Un mode d’accès par voie fluviale. La Louisiane n’était pas une destination prisée des Canadiens vers 1840, qu’ils aient été aventureux ou aventuriers. Ce n’était pas à la porte non plus. Une ligne de chemin de fer desservait la Nouvelle-Orléans depuis 1835, mais ne se rendait pas dans l’intérieur des terres. Les voyageurs qui venaient du Nord-Est du continent prenaient en général le train d’est en ouest jusqu’à Cleveland. De là ils empruntaient des bateaux qui descendaient la rivière Ohio, laquelle croise le fleuve Mississippi. Les fameux steam boats. C’était exciting and precarious, selon les chroniqueurs de l’époque!

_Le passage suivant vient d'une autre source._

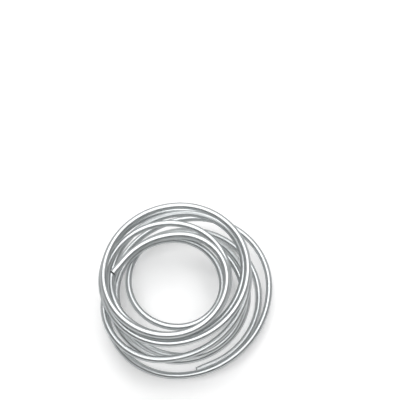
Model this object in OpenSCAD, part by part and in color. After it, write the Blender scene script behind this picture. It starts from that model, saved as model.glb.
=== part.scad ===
// Coil of drawn aluminium fuel line: one seamless tube, cut square at both ends,
// wound in loose turns that climb from a level turn on the floor.
// Millimetres, +Z up. The origin is on the floor under the middle of the coil's outline.

/* [Tube] */
// Outside diameter of the tube
tube_od = 12.7; // [8:0.1:16]
// Wall thickness of the tube
wall = 0.9; // [0.6:0.05:2]

/* [Coil] */
// Usual radius of the turns, measured to the middle of the tube
turn_radius = 125; // [100:1:180]
// Clear height between a turn and the next one up
turn_gap = 3; // [2:0.5:12]
// Climb of the tube where it first passes over its lower end, in tube diameters
lap_climb = 1.15; // [0.9:0.05:1.3]

/* [Ends] */
// Straight length at the lower cut end
low_straight = 35; // [30:1:60]
// Straight length at the upper cut end
top_straight = 35; // [30:1:60]
// Angle of the lowest bend, from its straight length to the coil's right side
low_sweep = 67; // [50:0.1:75]
// Angle of the uppermost bend, from the coil's back to its straight length
top_sweep = 53; // [40:0.1:80]

/* [Hidden] */

// The tube is a chain of quarter bends. A row is one turn, from the floor up, and holds what
// each quarter adds to the usual radius: front to right, right to back, back to left and left
// to front. Uneven quarters make the turns lie off centre from each other.
TURN_ROWS = [
    [30, 20, 40, 25],
    [55, 20, 45, 10],
    [10, 5, -20, -25],
    [-40, -30, -15, 5],
    [-10, 0, 15, -15],
    [40, 10, 20, 0],
    [20, -15, 15, -15],
    [-15, -15, -5, -5],
    [20, 0, 15, -5],
    [-20, -40, 0],
];
OFFSETS = [for (row = TURN_ROWS) each row];
BENDS = len(OFFSETS);
// The first joints lie level on the floor, and the next one is raised over the lower end.
LEVEL_JOINTS = 4;

pitch = tube_od + turn_gap;
lap_rise = lap_climb * tube_od;
bore_d = tube_od - 2 * wall;

// Radius of a quarter bend. Joint i lies between bend i - 1 and bend i.
function radius(i) = turn_radius + OFFSETS[min(max(i, 0), BENDS - 1)];

// Climb of the tube at a joint, as the sine of its angle to the floor.
function slope(i) =
    i < LEVEL_JOINTS ? 0
    : i == LEVEL_JOINTS ? lap_rise / radius(i - 1)
    : pitch / (4 * (radius(i - 1) + radius(i)));

// Turn of a bend's plane about the tube at a joint, so that its far end has its own climb. Its
// cosine is a whole number of millionths, which keeps the sections on both sides alike.
function roll(i) =
    let (sine = slope(i - 1) + slope(i + 1))
    acos(round(1e6 * sqrt(1 - sine * sine)) / 1e6);

// How far the whole millionths nearest to an angle's cosine and sine are from a true turn.
function misfit(angle) = abs(norm([round(1e6 * cos(angle)), round(1e6 * sin(angle))]) / 1e6 - 1);

// The angle within a twentieth of a degree of the given one that has the smallest misfit, so
// that a part turned by it keeps its exact size.
function true_angle(angle) =
    let (near = [for (step = [-250:250]) angle + step / 5000])
    let (misfits = [for (candidate = near) misfit(candidate)])
    near[search(min(misfits), misfits)[0]];

// A joint is [place, outward direction, direction along the tube].
FIRST_JOINT = [[0, 0, tube_od / 2], [0, -1, 0], [1, 0, 0]];
function rolled(outward, along, angle) = outward * cos(angle) - cross(outward, along) * sin(angle);
function next_joint(joint, i) =
    let (place = joint[0] + radius(i) * (joint[2] - joint[1]))
    [place, rolled(joint[2], -joint[1], roll(i + 1)), -joint[1]];
JOINTS = [for (i = 0, joint = FIRST_JOINT; i < BENDS; joint = next_joint(joint, i), i = i + 1) joint];

// The outermost points of the coil are joints, so they give the middle of its outline.
REACH_X = [for (i = [1:BENDS - 1]) JOINTS[i][0].x];
REACH_Y = [for (i = [1:BENDS - 1]) JOINTS[i][0].y];
MIDDLE = [(min(REACH_X) + max(REACH_X)) / 2, (min(REACH_Y) + max(REACH_Y)) / 2, 0];

// The tube's round section, with its bore.
module section() {
    difference() {
        circle(d = tube_od, $fn = 48);
        circle(d = bore_d, $fn = 48);
    }
}

// A quarter bend about the origin, from the X axis to the Y axis.
module quarter(r) {
    rotate_extrude(angle = 90, $fn = 72)
        translate([r, 0])
            section();
}

// The part of a quarter bend that lies past the given angle.
module past(r, angle) {
    reach = r + tube_od;
    rotate([0, 0, angle])
        translate([0, 0, -tube_od])
            cube([reach, reach, 2 * tube_od]);
}

// A straight length of tube that leaves a bend at the given angle, forwards or backwards.
module straight(r, angle, length, forwards) {
    rotate([0, 0, angle])
        translate([r, 0, 0])
            rotate([forwards ? -90 : 90, 0, 0])
                linear_extrude(length)
                    section();
}

// The lowest bend, which starts with the straight lower end.
module low_end(r) {
    start = true_angle(90 - low_sweep);
    intersection() {
        quarter(r);
        past(r, start);
    }
    straight(r, start, low_straight, false);
}

// The uppermost bend, which ends with the straight upper end.
module top_end(r) {
    stop = true_angle(top_sweep);
    difference() {
        quarter(r);
        past(r, stop);
    }
    straight(r, stop, top_straight, true);
}

// Bend i and all that follow it, each set on the end of the one before.
module chain(i) {
    r = radius(i);
    translate([-r, 0, 0]) {
        if (i == 0) {
            low_end(r);
        } else if (i == BENDS - 1) {
            top_end(r);
        } else {
            quarter(r);
        }
        if (i < BENDS - 1) {
            rotate([0, 0, 90])
                translate([r, 0, 0])
                    rotate([0, roll(i + 1), 0])
                        chain(i + 1);
        }
    }
}

// The whole tube, seamless from end to end.
module fuel_line_tube() {
    color([0.82, 0.83, 0.84])
        translate(FIRST_JOINT[0] - MIDDLE)
            rotate([0, 0, -90])
                chain(0);
}

fuel_line_tube();
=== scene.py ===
"""Looks of a loose coil of bare drawn aluminium fuel line, lying on a pale floor.

Metres, +Z up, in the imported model's frame: the coil stands on z = 0 and its outline is
centred on the origin.
"""

import math

import bpy
import numpy as np
from mathutils import Matrix, Vector


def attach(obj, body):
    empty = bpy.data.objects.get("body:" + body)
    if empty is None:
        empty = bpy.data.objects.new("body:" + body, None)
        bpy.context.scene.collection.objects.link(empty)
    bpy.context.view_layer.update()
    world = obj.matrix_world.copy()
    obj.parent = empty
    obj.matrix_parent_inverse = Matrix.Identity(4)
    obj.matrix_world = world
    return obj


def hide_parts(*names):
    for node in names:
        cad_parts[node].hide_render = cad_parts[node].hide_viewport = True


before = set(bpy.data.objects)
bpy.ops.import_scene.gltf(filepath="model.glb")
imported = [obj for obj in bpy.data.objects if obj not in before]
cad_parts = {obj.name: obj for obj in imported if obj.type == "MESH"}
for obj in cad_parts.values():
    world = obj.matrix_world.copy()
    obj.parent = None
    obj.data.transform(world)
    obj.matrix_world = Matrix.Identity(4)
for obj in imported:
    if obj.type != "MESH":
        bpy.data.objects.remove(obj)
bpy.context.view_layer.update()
MM = 0.001
QUARTER = math.radians(90)

# The tube
TUBE_RADIUS = 6.35 * MM
WALL = 0.9 * MM
BORE_RADIUS = TUBE_RADIUS - WALL

# The coil: a chain of quarter bends that climbs from a level turn on the floor
USUAL_RADIUS = 125 * MM
TURN_GAP = 3 * MM
PITCH = 2 * TUBE_RADIUS + TURN_GAP
LAP_RISE = 1.15 * 2 * TUBE_RADIUS
LEVEL_JOINTS = 4
LOW_STRAIGHT = 35 * MM
TOP_STRAIGHT = 35 * MM
# The sweeps of the end bends, 67 and 53 degrees, as the part moves them to keep its size exact
LOW_SWEEP = math.radians(66.9514)
TOP_SWEEP = math.radians(53.0214)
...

De nombreux bateaux à vapeur desservaient également la Rivière Rouge, pour le transport des personnes autant que des marchandises.

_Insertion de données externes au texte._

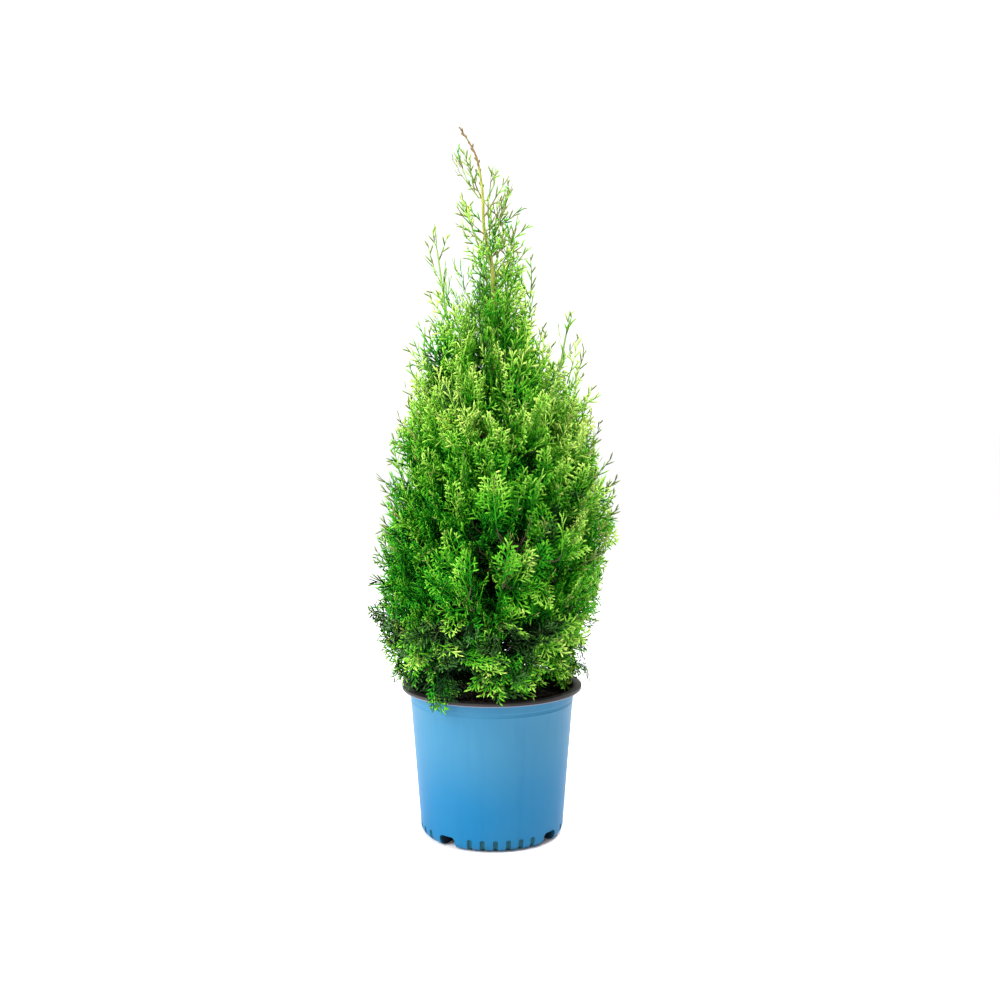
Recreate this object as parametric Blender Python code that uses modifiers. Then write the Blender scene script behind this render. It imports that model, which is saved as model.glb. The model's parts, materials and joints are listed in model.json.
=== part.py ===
"""Potted arborvitae: a young upright evergreen with flat scaly sprays, in a round nursery pot.

Metres, +Z up. The origin is the centre of the pot's flat underside, and the front of the plant looks
along -Y. The pot, the potting mix, the trunk and each bough are solids of their own. The crown is
masses of foliage, each a stem, side twigs, a slim core and toothed sprays fused into one solid that
keeps to its own space: the points nearer to its limb than to any other limb.
"""

import math
import random

import bmesh
import bpy
from mathutils import Matrix, Vector
from mathutils.bvhtree import BVHTree

# Driving dimensions
POT_HEIGHT = 0.200
LIP_RADIUS = 0.120
LIP_DEPTH = 0.0050
WALL_TOP_RADIUS = 0.1095
WALL_FOOT_RADIUS = 0.0955
UNDERSIDE_RADIUS = 0.0850
WALL = 0.0016
FOOT_WALL = 0.0046
FLOOR = 0.0024
CORNER_HEIGHT = 0.013
BAND_HEIGHT = 0.184
BAND_STEP = 0.0008
POT_SIDES = 38
SOIL_EDGE_HEIGHT = 0.176
SOIL_CROWN_HEIGHT = 0.184
PLANT_HEIGHT = 0.930
GAP = 0.0003

# Moulding of the pot's foot: 32 places round it, where two in every eight make a drain notch
FLUTE_PLACES = 32
FLUTES_PER_QUARTER = FLUTE_PLACES // 4
FLUTE_STEP = 2 * math.pi / FLUTE_PLACES
FLUTE_WIDTH = 0.0052
FLUTE_LENGTH = 0.0120
FLUTE_FLOOR = 0.0004
FLUTE_CUTTER_DEPTH = 0.010
FRONT = -math.pi / 2
FLUTE_TURN = math.radians(3)
FLUTES_IN_GROUP = range(-1, FLUTES_PER_QUARTER - 3)
NOTCH_PLACE = FLUTES_PER_QUARTER / 2 + 0.5
NOTCH_WIDTH = 0.024
NOTCH_HEIGHT = 0.0105
NOTCH_INNER_RADIUS = 0.078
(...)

Nathalie Dorion emprunta probablement la voie fluviale pour y rejoindre Hugh O’Neill, à une date que je n’ai pu déterminer. Mais il est sûr qu’elle était accompagnée de ses deux enfants, Patrick et Mary-Ann, comme nous pourrons le confirmer plus loin. Déterminée et opiniâtre, notre Nathalie!
Une agglomération prospère. Rapides était alors un centre d’équarrissage et d’entreposage du bois, qui servait à construire des bateaux. La situation économique y était sans doute bonne puisqu’entre 1830 et 1840, la population y passera de 7 575 à 14 132 habitants. Un dénommé William Hugh O’Neill figure au Recensement fédéral de 1840 comme habitant Rapides. Comme le recensement ne mentionne que le nom des chefs de famille, impossible de confirmer hors de tout doute qui sont les personnes, femmes et enfants, qui habitent sous son toit.
De quoi vivaient-ils? Nathalie tenait-elle commerce, commerce similaire à celui qu’elle avait exploité à Québec? Était-elle simple employée ou femme au foyer? Et lui, travaillait-il dans une des fonderies que comptait la ville, car on disait dans la famille qu’il était ingénieur en fonderie? Mystère.
Ce qui compte, pour nous, c’est de constater que Nathalie Dorion a réussi à rejoindre Hugh O’Neill et à reprendre la vie commune avec lui. Elle a alors plus de quarante ans. Quelle énergie!